Latency: SSM scoring adds <2ms p95 to total scoring pipeline.
Hidden state serialization round-trips without numerical drift.
Drift detector fires on injected distribution shift within 20 sessions.

8) Success metrics

Shadow mode quality: SSM’s predicted top-K receives statistically significantly better agent feedback than production’s top-K (p<0.05) over minimum 50 sessions (SNIPS counterfactual estimation).
Cold-start crossover: document the session count where SSM reliably beats the baseline. Target: <10 sessions with LoRA adaptation.
Long-gap improvement: >10% HR@10 improvement on queries spanning

7 day session gaps compared to production scorer.
Supersession sensitivity: SSM correctly demotes superseded memories with >80% accuracy on supersession chain canary.

9) Open decisions

Python or Rust for the SSM sidecar.
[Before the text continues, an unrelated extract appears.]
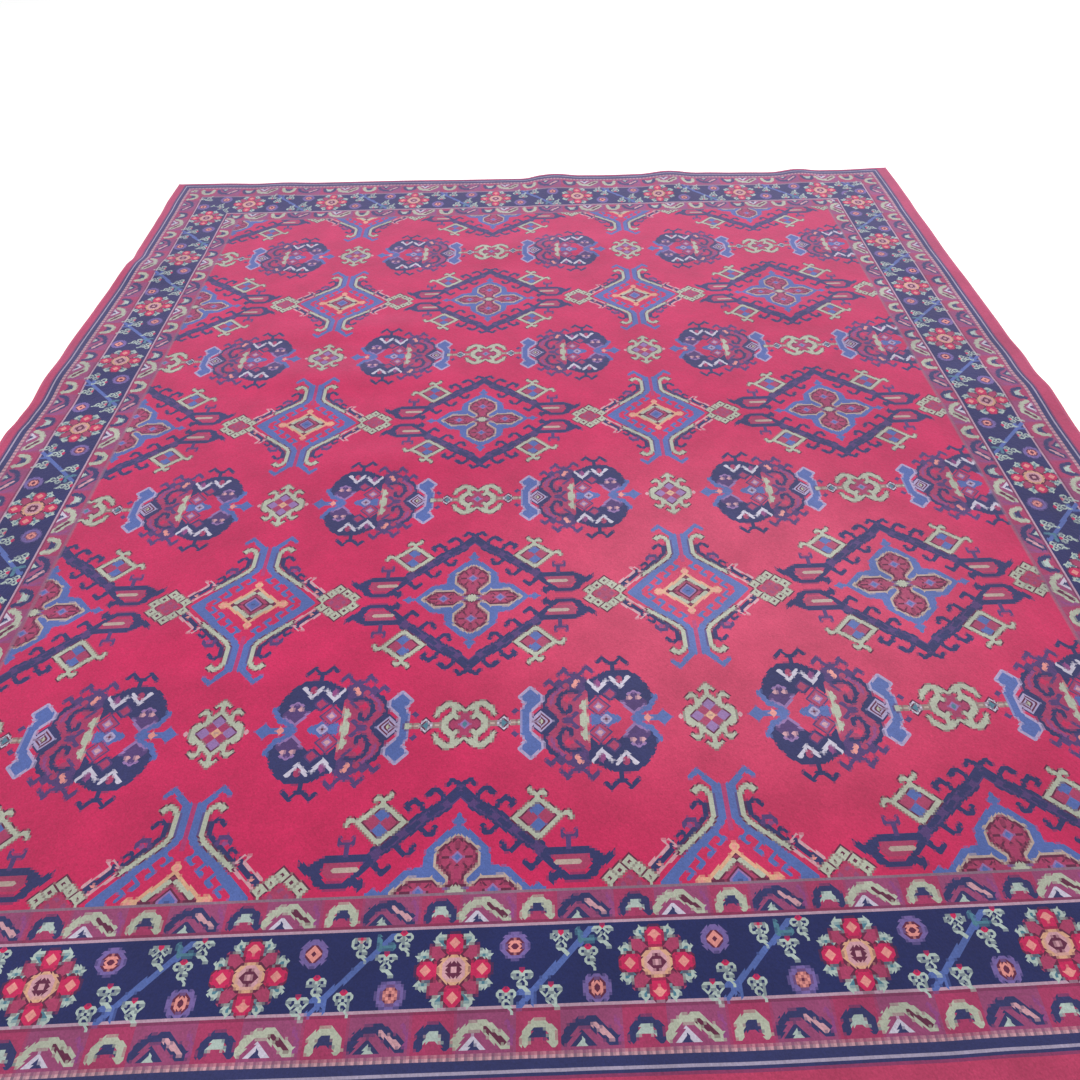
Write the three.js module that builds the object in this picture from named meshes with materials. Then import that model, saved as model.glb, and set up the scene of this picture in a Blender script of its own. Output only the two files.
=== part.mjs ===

PyTorch is faster to iterate but adds a heavy dependency. A Rust SSM (using the existing autograd tape + new SSM ops) keeps the deployment lightweight but requires implementing selective scan in Rust.
Whether hidden state persistence should be in SQLite (alongside existing data) or flat binary files (simpler, faster).
The exact LoRA rank and which projections to adapt. Research says rank 8-16 on in_proj/out_proj/dt_proj, but the foundation evaluation should include a rank sweep.